Recent bills in Congress, such as one introduced by Sens. Sherrod Brown (D-Ohio) and David Vitter (R-La.), would force large banks to either increase the amount of equity capital or reduce the amount of debt used to fund their assets, or break themselves up into several pieces. A growing number of current and former senior regulators who continue to worry about the dangers big banks pose to the financial system and broader economy are demanding the same.

The onslaught of regulatory threats to banks such as JPMorgan and Goldman Sachs suggests that officials will not relent in their efforts to strengthen bank balance sheets. Three years after passage of Dodd-Frank, the post-crisis law intended to make the financial system safer, the biggest banks' ability to generate highly-leveraged profits faces as great a threat as ever.

“Questions remain as to whether all this is enough to contain the problem,” Tarullo said.

He said much of the problem stems from big banks’ reliance on short-term non-deposit borrowings.

“We would do the American public a fundamental disservice were we to declare victory without tackling the structural weaknesses of short-term wholesale funding markets, both in general and as they affect the too-big-to-fail problem,” Tarullo said. “This is the major problem that remains, and I would suggest that additional reform measures be evaluated by reference to how effective they could be in solving it.”

He outlined a host of potential remedies, some he has mentioned in the past and others that caught bankers and other policymakers by surprise.

One fix would be to ratchet up capital requirements to compensate for the increased risk posed by a bank’s reliance on creditors who lend on a short-term basis, funding that could evaporate at the first sign of trouble.

Another would be to require a greater percentage of a big bank’s assets to be funded by equity, rather than borrowed funds, a move that would better guard against unexpected losses.

A third would make it more expensive to be big, by further taxing size and complexity. An internationally agreed upon set of accords known as Basel III sets out capital surcharges for the largest and most complex banks. Tarullo suggested these could be made higher in order to compensate for the costs a big bank’s failure would impose on the economy.

Additionally, Tarullo suggested that large banks that faced significant liquidity risks -- the chance that they wouldn’t be able to fund operations if lenders quickly pulled their cash -- should be required to fund themselves with more equity, rather than with borrowed funds. A “material” amount of higher capital could incentivize banks to have liquidity positions “substantially stronger than minimum requirements,” he said.

Lastly, Tarullo repeated a suggestion that regulators require all market participants who rely on short-term funds to be forced to provide a minimum amount of collateral to their lenders in order to obtain borrowed cash.
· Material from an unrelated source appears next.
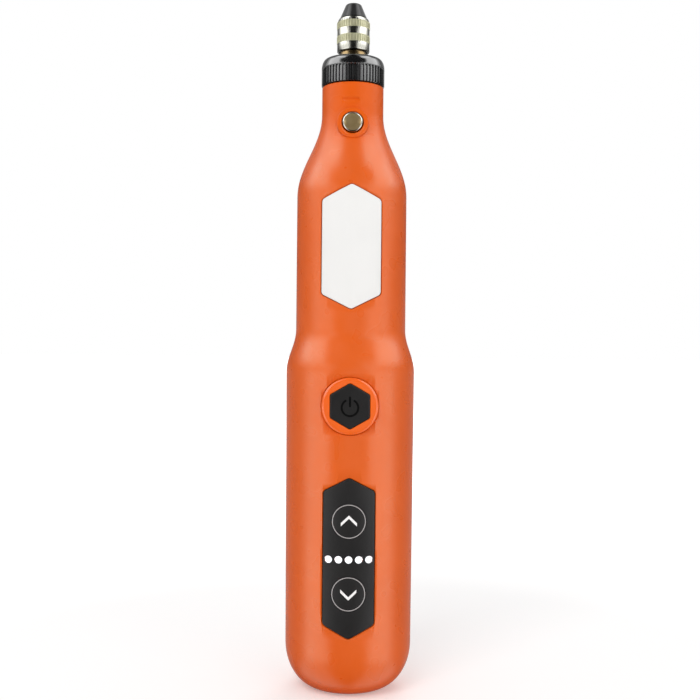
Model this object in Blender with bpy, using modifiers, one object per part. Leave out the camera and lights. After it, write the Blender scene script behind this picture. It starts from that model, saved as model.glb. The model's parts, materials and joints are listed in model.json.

Doing so would lessen financial groups’ reliance on volatile funding, making the overall financial system safer. Leading regulators representing countries with major financial centers have long been exploring such a measure.

Year-end figures compiled by researchers at the Federal Reserve and Federal Reserve Bank of New York show that Goldman Sachs and Morgan Stanley rely on short-term funds for more than 60 percent of their assets, suggesting they’d be among the banks facing the greatest risk from the kinds of moves suggested by Tarullo.

About 30 percent of Citigroup, JPMorgan and Bank of America’s assets are funded by short-term cash. Wells Fargo, the country’s fourth-largest bank, uses short-term funds for less than 20 percent of its assets, Fed figures show.